Each of our races was 3-laps long. We all had a fair bit of trouble with the jump at first, doing the short loop a few times before arriving at success. My 11-year-old Sam seemed to figure it out first and then he was off like a shot. I was amazed at how fast he learned to use the rails to sling around the corners and carom down the straight stretches. Even the "X" piece wasn't always slowing him down. While the rest of us were pretty tense and trying very, very hard to make our shots, he was relaxed, free and easy, quickly sizing up the situation and then letting her fly. His disc was airborne several times even without the jump, but usually landed right-side up before it stopped. It was uncanny. He easily won our first game, with his 9-year-old brother Adam coming in second. I came in third only because the other 9-year-old twin Isaac was finding it almost impossible to make the jump. But even Isaac really enjoyed playing.
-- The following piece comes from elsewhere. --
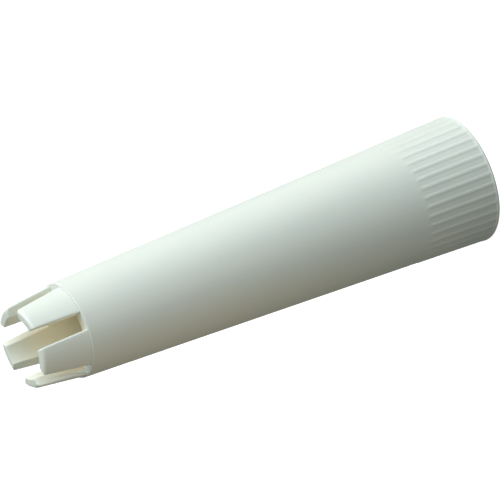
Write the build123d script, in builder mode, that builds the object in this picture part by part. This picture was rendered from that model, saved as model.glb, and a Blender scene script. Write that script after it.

With my pride brought down a notch, we started a second game, this time with my 7-year-old daughter Julianna, and 12-year-old Bethany, while Isaac took a break. Sam's car took off right from the get-go, and once again, he came in first. And once again, I came in third. The two girls loved it, and Bethany ended up coming in second, not too far behind Sam.

Then I brought my wife Heather into the act for the third race. She was very impressed with the track, and thought this looked like her kind of game. She tends to be pretty good at dexterity games, and gleefully took up the challenge to end Sam's winning streak. After an initial log jam at the "Y" piece which took a little while to clear, Sam made the first jump before anyone else again. But Heather was determined not to let him get too far in the lead and cleared the jump soon after. There were moments that it was close, but she ended up trailing behind him about a third of the length of the track for most of the game. Just when she would get closer, he would pull off some amazing shot that would leave her open mouthed and shaking her head. Meanwhile, the rest of us were finding the jump more difficult than ever, even though by now we had more experience with it. There were often multiple cars sitting on the ramp at once, sometimes blocking other cars. Julianna's disc was sitting right in front of mine at the top of the ramp twice where I ended up hitting her disc and sending it successfully over the jump onto the right track below where she could carry on down the straight stretch. In fact, I helped her out so much that even she, my 7-year-old, beat me in the final lap. So once again, Sam won, with Heather in second place, Bethany in third, Adam in fourth, Julianna fifth, and yes, I cam in dead last, even though I was trying my absolute hardest. Apparently I was trying a little too hard.

Heather hadn't enjoyed playing a game so much in a while. Coming in last just adds to the fun challenge of it for me when I play next, which will be soon. It made for a great afternoon, and we can hardly wait to set it up again.